Let us be deeply humbled before God, this day, under the frowns of his providence in taking away men so great, so good, so useful as those whom we have lately been called to deplore.
When God removed from his ancient Israel “the stay and the staff, the mighty man and the man of war, the prudent and the ancient, the honorable man and the counsellor,” it was considered a token of the divine displeasure, and called not only for grief but humiliation. Great and good men are instruments in the hands of God to effect his purposes. They accomplish his will, and by them he does good to us. When they are taken away therefore, we ought to humble ourselves in his sight. When those by whom God has been used to do good to us are removed by death, have we not reason to fear that he means to deprive us of the good itself?
God is, we trust and hope, the guardian and friend of America, and his gracious favor is the palladium of our country. Its existence and prosperity do not depend upon any one man, or any number of men, let them be ever so wise or good. “The Lord is our defence, and the holy one of Israel is our king.” It is true that when we sustain the loss of such men as a WASHINGTON and a SUMNER, we are constrained to say, “Help Lord, for the godly man ceaseth, the faithful fail from among the children of men.” When those who “seemed to be pillars” are removed, we feel the goodly fabric of our government shaken. But, “the residue of the spirit is with God.” He gave us these excellent men. He continued them to us as long as he saw to be best. And not what he has taken them away, we will submit to the will of Heaven, and rely on him who has never forsaken us nor our fathers.
But surely when we mention the virtuous and the good in our lamentations, we should be stimulated to emulate their virtues, and be studious to follow their advices, founded on experience, wisdom and love of their country.
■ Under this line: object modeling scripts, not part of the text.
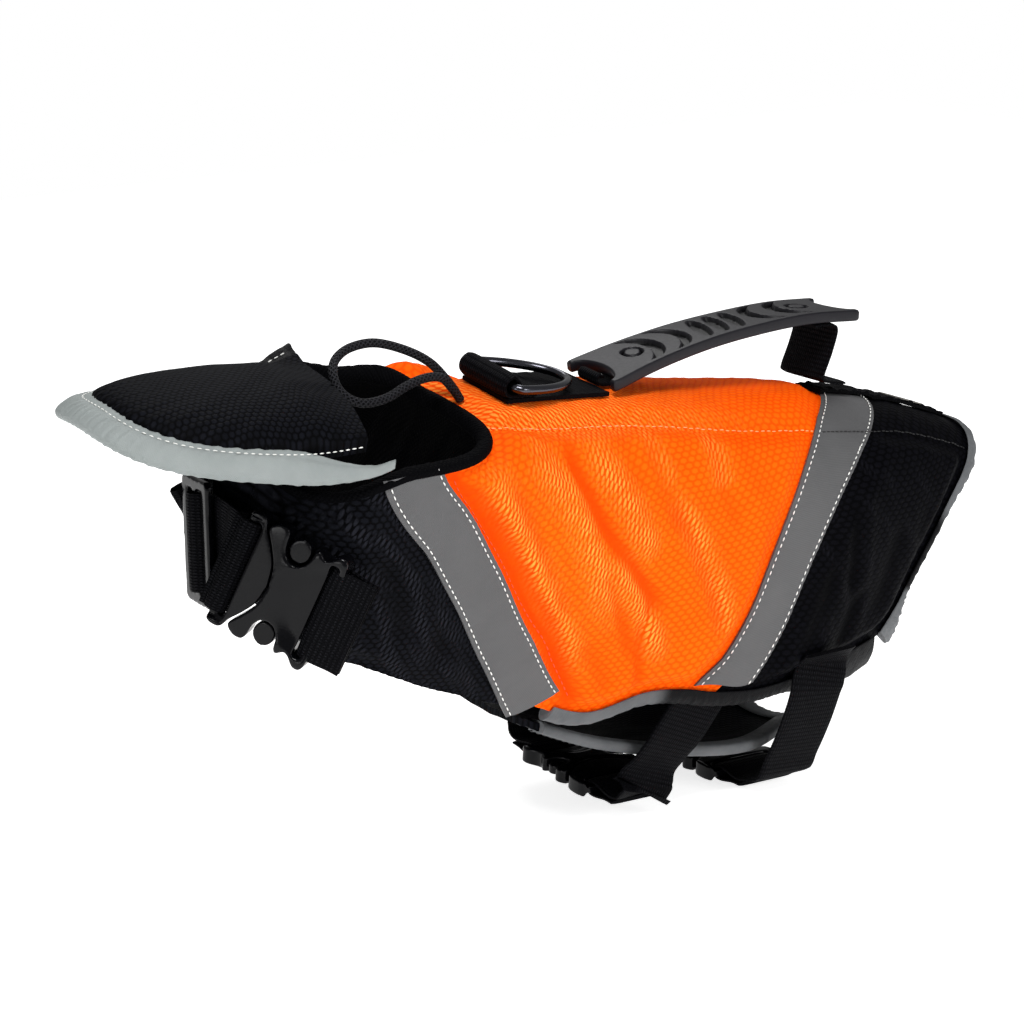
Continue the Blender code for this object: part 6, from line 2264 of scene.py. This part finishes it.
@dataclass
class HandleWebbing:
    """The webbing that carries the grip: a curl in its front notch and a post at its rear."""

    head: float = 30.2

    def build(self) -> None:
        """Both lengths."""
        lift = BACK_WALL + 2 * GAP + WEBBING * 1.5
        seat = float(FORM.out(np.array((FORM.station_at(-46.0), 0.0)), lift)[2])
        front = ((-41.0, seat - 0.9), (-49.0, seat - 0.1), (-55.0, seat + 0.3), (-60.0, seat + 1.5),
                 (-61.1, seat + 3.6), (-59.6, seat + 5.2), (-57.6, seat + 4.3))
        foot = float(FORM.out(np.array((FORM.station_at(76.0), 0.0)), lift)[2])
        rear = ((62.0, self.head - 1.6), (72.0, self.head - 2.2), (76.0, self.head - 5.0), (73.0, 15.0),
                (68.5, foot + 5.0), (69.0, foot + 2.2), (76.0, foot + 0.2), (82.0, foot - 0.8))
        for name, way, count, width in (("handle_webbing_front", front, 14, 14.0),
                                        ("handle_webbing_rear", rear, 20, 30.0)):
            path = smooth_path([(x, 0.0, z) for x, z in way], count)
            Webbing(name, path, np.array((0.0, 1.0, 0.0)), width).build()


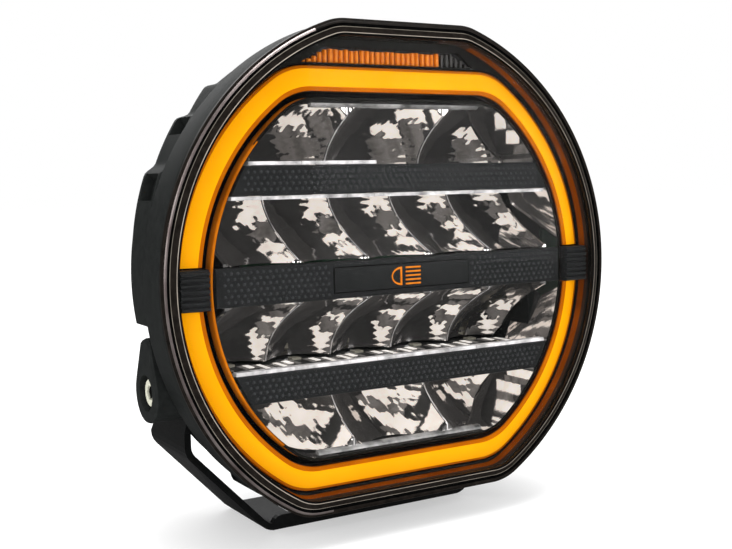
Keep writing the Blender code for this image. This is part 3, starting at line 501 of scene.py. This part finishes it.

It is not to the parade of mourning, nor to the dictates of affectionate feeling only that we should this day attend. We ought to be made wiser and better by an event so affecting, and services so solemn as we are now performing. Our civil rulers have called us to celebrate the days of mourning for our beloved friend, in order to fix deeply in our minds a reverence for his character, and a respect to the principles which he practiced himself, and in his dying legacy recommended to us. You, especially, venerable fathers, who compose the executive and legislative powers of the commonwealth: You who so lately solemnized the obsequies of our own beloved Chief Magistrate, will suitably meditate on the uncertainty of human live, and the vanity of human greatness. You will feel the importance of faithfully discharging your whole duty, both public and private, so that you may be approved of God, and “accepted of the multitude of your brethren.” Go ye and imitate the self-command, the disinterestedness, the cool wisdom and warm patriotism of the man whom a nation this day laments. Go ye and serve God and your generation according to his will!” Go ye, continue in your uprightness, and still preserve the usefulness which gives us security and prosperity! — This is an awful and solemn scene! Here the supreme executive power and the high legislative authority of the Commonwealth, assemble in religious worship, to acknowledge and adore the governor of the universe under one of the most distressing events in his providence, and to condole each other on this melancholy dispensation. All the people of the Commonwealth unit this day in the expressions of their grief, and sympathize with their civil rulers on the great and universal bereavement! May our mourning be useful, and may we be “taught to profit by the things which we suffer.”
On imbibing the principles recommended by our late illustrious chief, equally distant from tyranny and licentiousness, depends the safety of our country. If we wish to be great among the nations abroad, and to be peaceful and happy at home, we must preserve inviolably our union. We must guard against improper foreign connections. We must maintain a spirit of mutual forbearance and good will, and must cultivate especially those principles of religion and morality which are the only solid cement of society, and the only firm foundation of liberty. Where God is neglected; where the religion of Christ is denied; where men are governed not by reason or religion, but by party views and furious passions, there may be the name of liberty, but the thing never can exist. If we are careful to preserve and to foster the universities the schools we now maintain : If we honor and respect the day and the ordinances of God: If we despise and neglect vice, and honor and support virtue : If we embrace the doctrines, and submit to the precepts of the Gospel, we shall be a happy people, and transmit our civil and religious liberties, a fair and large inheritance, to the latest posterity.
But while we sympathize with a nation in their afflictions, let us not forget the private distresses which this solemn event has occasioned. We mourn with the desolate widow, who is deprived of the “guide of her youth,” the friend of her riper years, and the most valuable of her earthly blessings! Calmly and with composure may she submit to this afflictive event; and sincer her attachments to earth are diminished, may she prepare to join the “desire of her eyes” in a better world! May his friends, his relatives, his domestics, while they mourn his loss, imitate his virtues, and may non who bear his illustrious name, tarnish its lustre, or bring disgrace upon it.
And now, friends and fellow-citizens, let us “cease from man whose breath is in his nostrils, for where is he to be accounted of!” If those who are the delights of their country and the veneration of the world : If men of the purest characters : I f those for whom prayers are continually ascending, that they may be spared and blessed: If they are taken away : If they are laid low in the dust, how shall we escape this common lot of humanity! If these cedars of Lebanon, “the height whereof reacheth up to heaven, and the fight thereof unto the ends of the earth:” If they bow and break what shall become of the “hyssop which springeth out of the wall!” — Surely we are hastening to the silent tomb, “the house appointed for all living!” We shall soon follow the friends whom we deplore, the wise and the good, whom we honor, through “the dark valley of the shadow of death!” — Let it be therefor our most earnest solicitude, to partake of the grace of the Gospel, to do our whole duty, and promote the welfare and happiness of our fellowmen, so that when we fall asleep, we may be “found of our judge in peace” and be “received into everlasting habitations!”
And now unto him, who is “prince of the kings of the earth,” “before whom” all nations are as the drop of the bucket, and the dust of the balance,” to the infinite, perfect and eternal mind, “the same yesterday, today, and forever,” be glory and honor, dominion and power, both now and forever.